Paper is a commodity we all use, no matter our age or what we do in our lives. It helps us remember the items we need to grab from the grocery store and is the canvas for some of the greatest works of art known to mankind. But as sustainability becomes a focal point in today’s conversations, finding alternatives to wood-derived paper has become a niche point of focus.
Hemp fiber has been an alternative pathway explored by thousands of individuals for different needs. Housing and clothing made from hemp have gained popularity in recent years, especially since materials have suffered supply chain issues and shortages in recent years. The same thought process has led many to explore options including paper made from hemp fiber.

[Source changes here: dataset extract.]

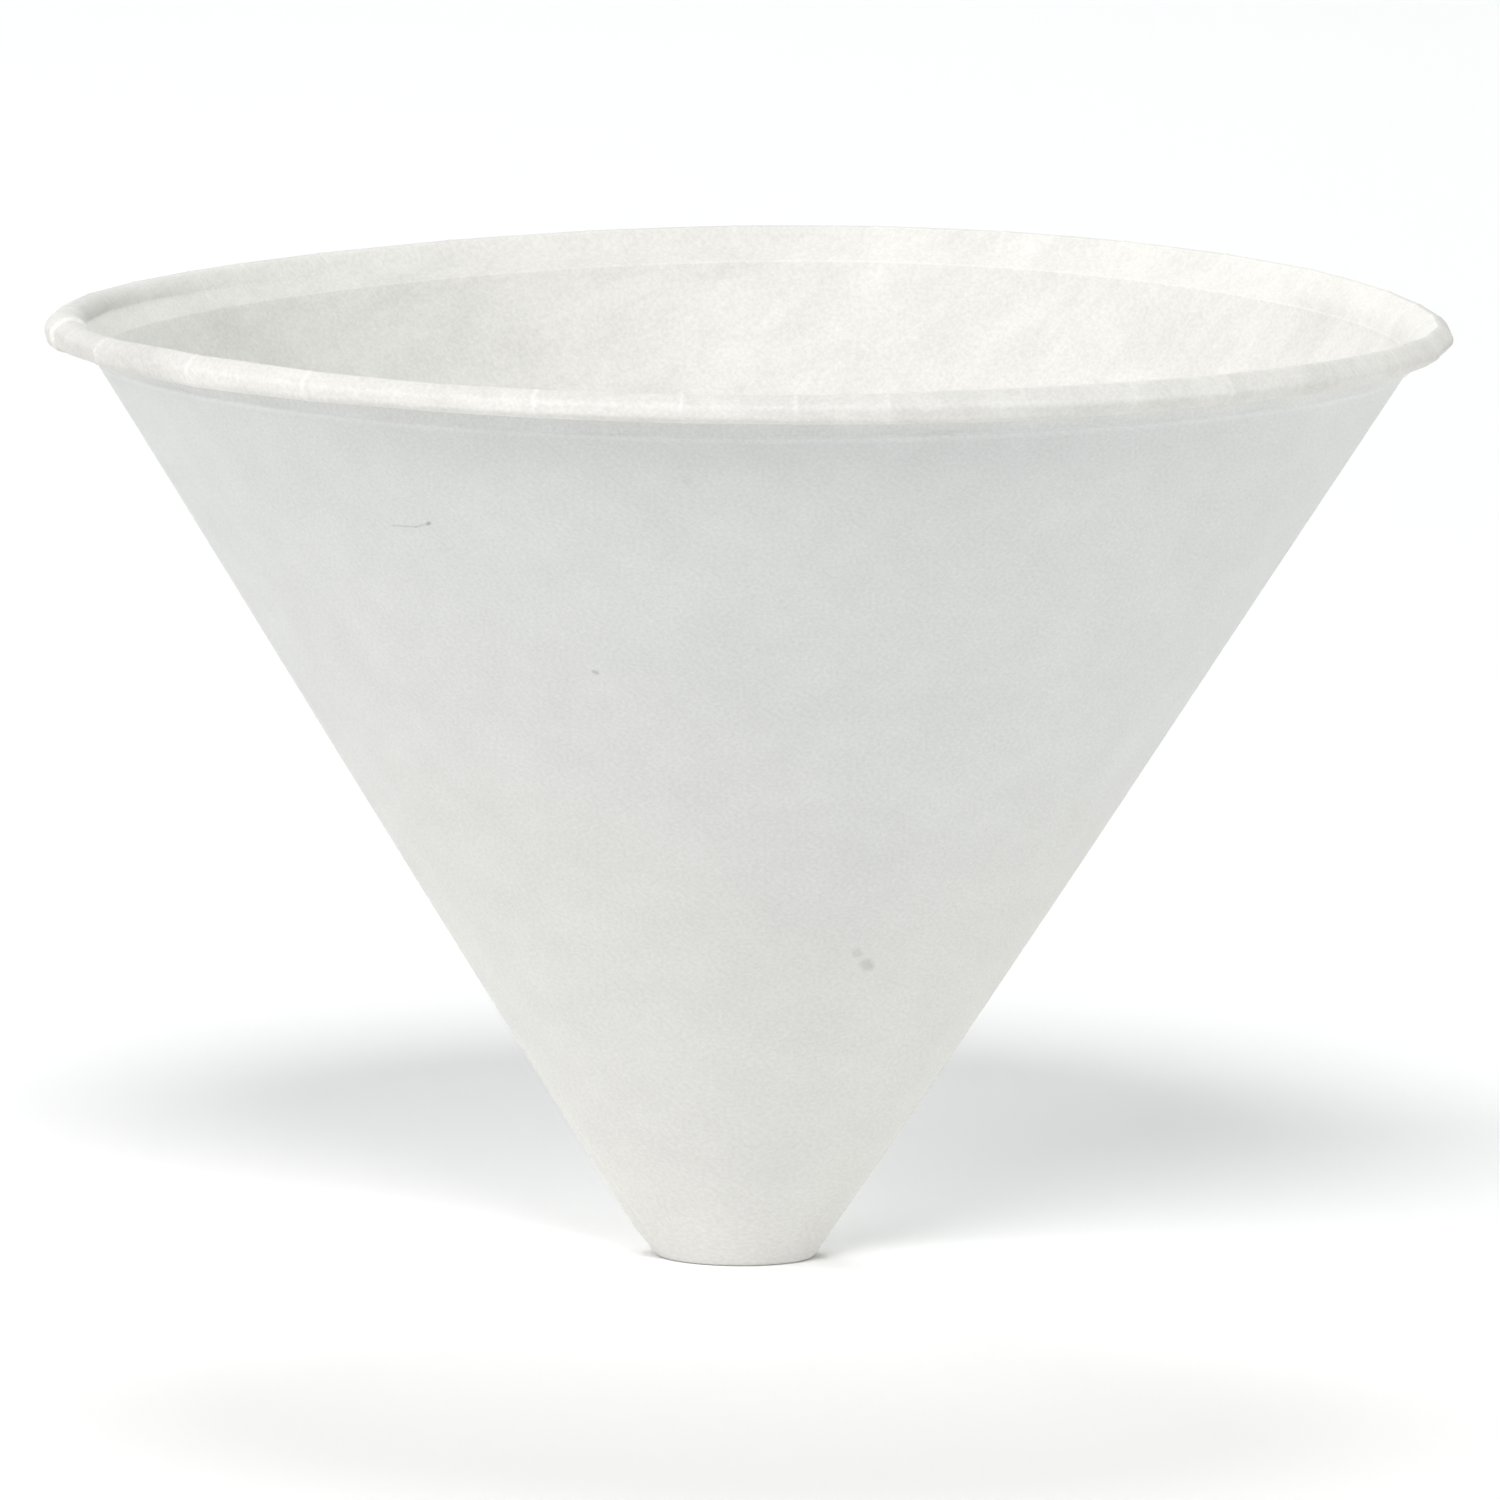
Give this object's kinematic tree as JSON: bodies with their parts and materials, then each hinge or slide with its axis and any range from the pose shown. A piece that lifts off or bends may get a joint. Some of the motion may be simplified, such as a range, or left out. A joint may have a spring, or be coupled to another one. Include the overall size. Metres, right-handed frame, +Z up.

However, this is not a new revelation. In ancient China, paper was manufactured using hemp fibers to create the predecessor of the paper we know and use today. According to China Culture, “the paper was generally very thick, coarse and uneven in their texture, made from pounded and disintegrated hemp fibers. The paper unearthed in a Han tomb in Gansu Province is by far the earliest existing ancient paper, tracing back to the early Western Han Dynasty.”
Time has helped define and more finely tune hemp paper into what we know today. Made from hemp fiber processed into a fine pulp, this alternative to paper made from wood pulp is gaining popularity. Various points have been made as to why it could be a more sustainable alternative.
Trvst, whose goal “is to create a world where shared passion for a better future connects people and enables positive collective change”, states that hemp paper is made using fewer chemicals during production than wood pulp paper. Both materials contain lignin, an organic polymer found in many plants that makes them rigid and give them a wood-like texture.
According to Trvst’s site, “Removing lignin to create white paper requires using hazardous chemicals during manufacture. On the other hand, manufacturers can whiten paper from hemp fibers with hydrogen peroxide, which is far less harmful.”
The hemp used for paper production can also be grown at a more rapid rate than trees. On average, it can take a tree anywhere from 80 to 100 years to reach full maturity. On the other hand, hemp can be grown from seedling to harvest in 120 – 180 days. By that math, for every tree that takes 80 years to mature, roughly 243 hemp plants can be grown back to back.
Numbers don’t lie, so why did we go turn away from hemp as a paper source? There are many theories as to why this is. One of the most popular theories includes greedy wood industry tycoons not wanting the competition. However, the real reason is more than likely due to the Marijuana Tax Act of 1937.
According to US Customs and Border Protection, “As the political climate changed, Federal Bureau of Narcotics Commissioner Harry Anslinger became a powerful anti-marijuana voice. His campaign against Cannabis led to the passage of the Marihuana Tax Act of 1937, under which the importation, cultivation, possession, and/or distribution of marijuana were regulated.”
During this time period, there was no legal distinction between hemp and its more THC potent cousin. This caused hemp to be subjected to the same laws and eventually become banned. But we all know how that prohibition ended and hemp’s story isn’t done yet.
Hemp has historically been used to produce paper for centuries. First dating back to ancient China, this versatile plant has been used by numerous civilizations. And while it had a brief period of banishment, it is now being turned to once again. By replicating and revitalizing ancient techniques, we are creating a sustainable alternative to traditional paper. While we are currently taking small steps, they are important ones that are driving us into the future.